**Challenge**
Set down the material exactly as given, please, from its first line through the line that includes "round gather of".

**Data shown**
::::::
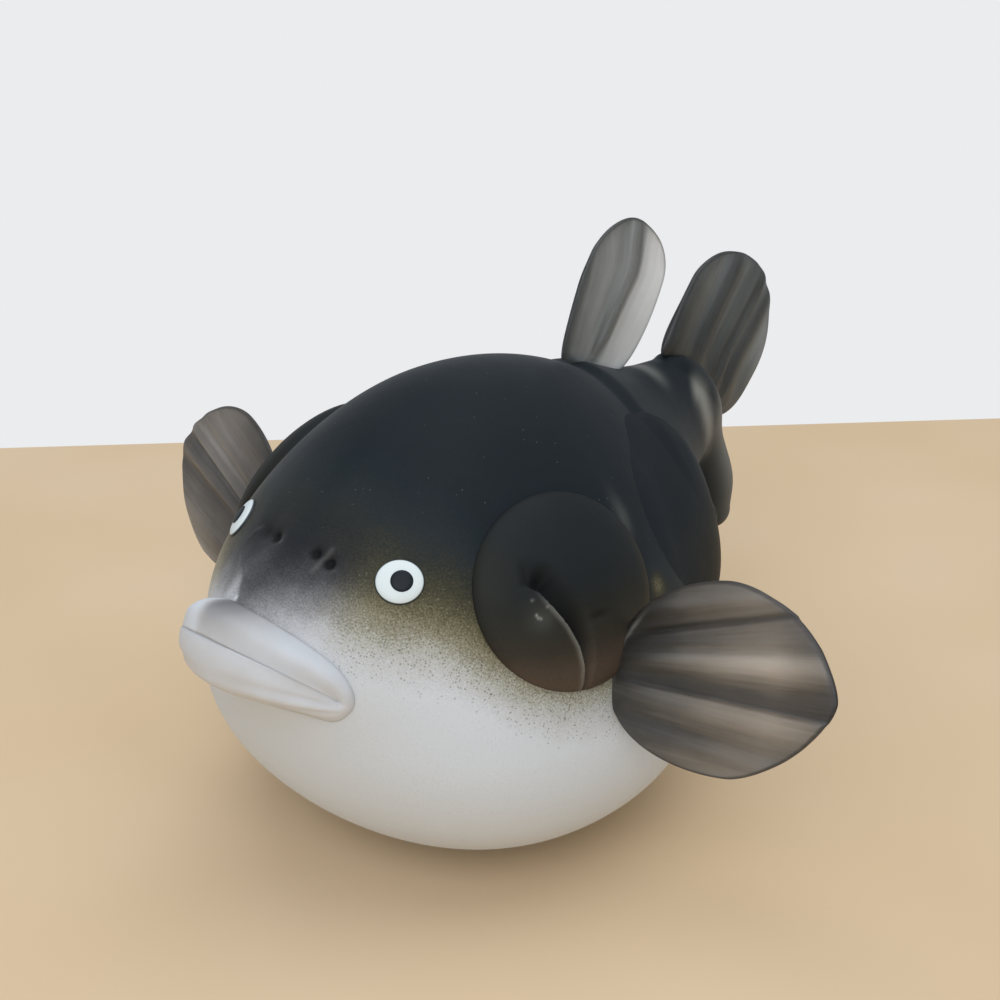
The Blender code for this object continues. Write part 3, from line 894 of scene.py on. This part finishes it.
@dataclass
class FlankPad:
    """A round gather of dark glass pressed on the flank."""

    name: str
    kind: PadKind
    near: tuple[float, float, float]
    mesh: tuple[int, int] = (288, 144)           # segments and rings of the ball it starts from
    crown: float = 2.6           # how far its middle stands over its rim
    rim: float = 1.5             # how far its rim stands over the skin
    sink: float = 1.5
    # The comma-shaped crease of the front pad: its line, forward and up from the pad's middle.
    crease: tuple = ((-11.8, 3.2), (-10.2, 2.9), (-8.5, 1.6), (-6.8, -2.0), (-5.3, -5.2),
                     (-3.9, -9.4), (-3.4, -13.0), (-3.6, -16.3), (-4.0, -18.5))
    # Chips of glass beside it: place and size.
    chips: tuple = ((-10.1, -2.0, 1.0), (-9.9, -2.5, 0.9), (-9.5, -2.8, 0.7), (-10.2, 0.6, 0.5),
                    (-8.0, -1.2, 0.4))

    @property
    def side(self) -> float:
        """1 on the left flank, -1 on the right."""
        return math.copysign(1.0, self.near[0])

    def height(self, flat: Array, share: Array) -> Array:
        """Height of the outer face over the skin."""
        flat = flat * (self.side, 1.0)
        edge = np.sqrt(np.clip(1.0 - share ** 10, 0.0, 1.0))
        if self.kind is PadKind.FRONT:
            return self.rim * edge + self.crown * (1.0 - share ** 2) + self.comma(flat)[0] * edge
        # Pressed hard in front and puffed up behind, so that its front rim melts into the flank.
        half_width, half_height = self.kind.value
        behind = ease(flat[:, 0] / half_width - 0.35 * flat[:, 1] / half_height, -0.55, 0.92)
        puff = self.crown * (1.0 - share ** 2.6) * (0.3 + 0.95 * behind)
        bump = 0.5 * bell(gap_to(flat, (12.5, -7.0)), 1.0)
        return 1.7 * self.rim * behind * edge - 0.3 + puff + bump

    def comma(self, flat: Array) -> tuple[Array, Array, Array]:
        """The comma-shaped crease that the tool left in the front pad.

        Args:
            flat: Flat places on the pad.

        Returns:
            The crease's height, how far the hollow shades it and how far its lip catches the light.
        """
        _, side, share = beside_line(flat, np.array(self.crease))
        wide = 5.8 * (1.0 - 0.7 * ease(share, 0.3, 1.0))
        inside = ease(side, -0.2, 0.5) * (1.0 - ease(side / wide, 0.2, 1.0))
        hollow = inside * 2.0 * ease(share, 0.0, 0.2) * (1.0 - 0.6 * ease(share, 0.5, 1.0))
        ridge = bell(side + 0.35, 0.27) * ease(share, 0.1, 0.35)
        below = gap_to(flat, (-9.6, -2.4))
        chips = sum(size * bell(gap_to(flat, spot), 0.17) for *spot, size in self.chips)
        second = bell(gap_to(flat, (1.5, -5.6), (0.35, 1.0)), 0.5)
        height = 0.5 * ridge - hollow - 0.6 * bell(below, 1.2) + 0.3 * chips - 0.3 * second
        fading = 1.0 - 0.75 * ease(share, 0.5, 0.85)
        shade = 0.95 * inside * ease(share, 0.0, 0.12) * fading + 0.4 * second
        glint = 0.36 * ridge * (1.0 - 0.4 * ease(share, 0.7, 1.0))
        lit = glint + 0.8 * chips + 0.08 * bell(below, 1.8)
        return height, np.clip(shade, 0.0, 1.0), np.clip(lit, 0.0, 1.0)

    def build(self, material: Material) -> Piece:
        """Lays the pad on the flank and marks its tone, with painted light through its thinning
        rims, and its crease.
        """
        pad = ball(self.name, *self.mesh)
        ball_points = points_of(pad)
        half_width, half_height = self.kind.value
        lay_on(pad, Placement(self.near), half_width, half_height, self.height, self.sink)
        back, up = ball_points[:, 0] * self.side, ball_points[:, 1]
        # Painted light through the thinning glass: browner towards the lower rim, and on the front
        # pad also paler at its rear and front edges; the rear pad keeps the flank's own colour at
        # its front.
        tone = 0.12 + 0.88 * ease(-up, -0.1, 0.95)
        if self.kind is PadKind.FRONT:
            _, shade, lit = self.comma(ball_points[:, :2] * (half_width * self.side, half_height))
            tone = tone + 0.3 * ease(back, 0.75, 1.0) + 0.15 * ease(-back, 0.4, 0.9)
        else:
            shade = lit = np.zeros(len(back))
            tone = 0.5 * tone * ease(back, -0.8, 0.2)
        set_mark(pad, "tone", np.clip(tone, 0.0, 1.0))
        set_mark(pad, "shade", shade)
        set_mark(pad, "lit", lit)
        face_outwards(pad)
        dress(pad, material, "dark_glass", self.name)
        return pad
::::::
**Answer below**
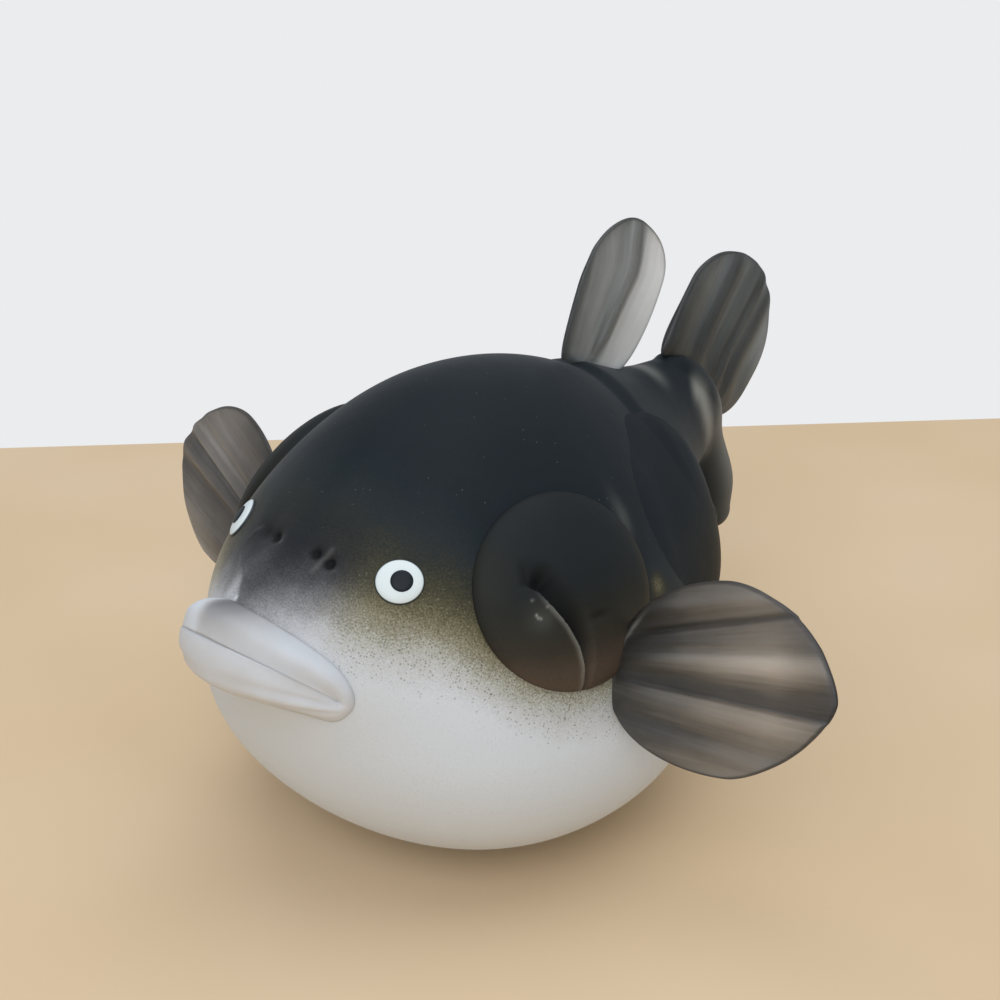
The Blender code for this object continues. Write part 3, from line 894 of scene.py on. This part finishes it.
@dataclass
class FlankPad:
    """A round gather of dark glass pressed on the flank."""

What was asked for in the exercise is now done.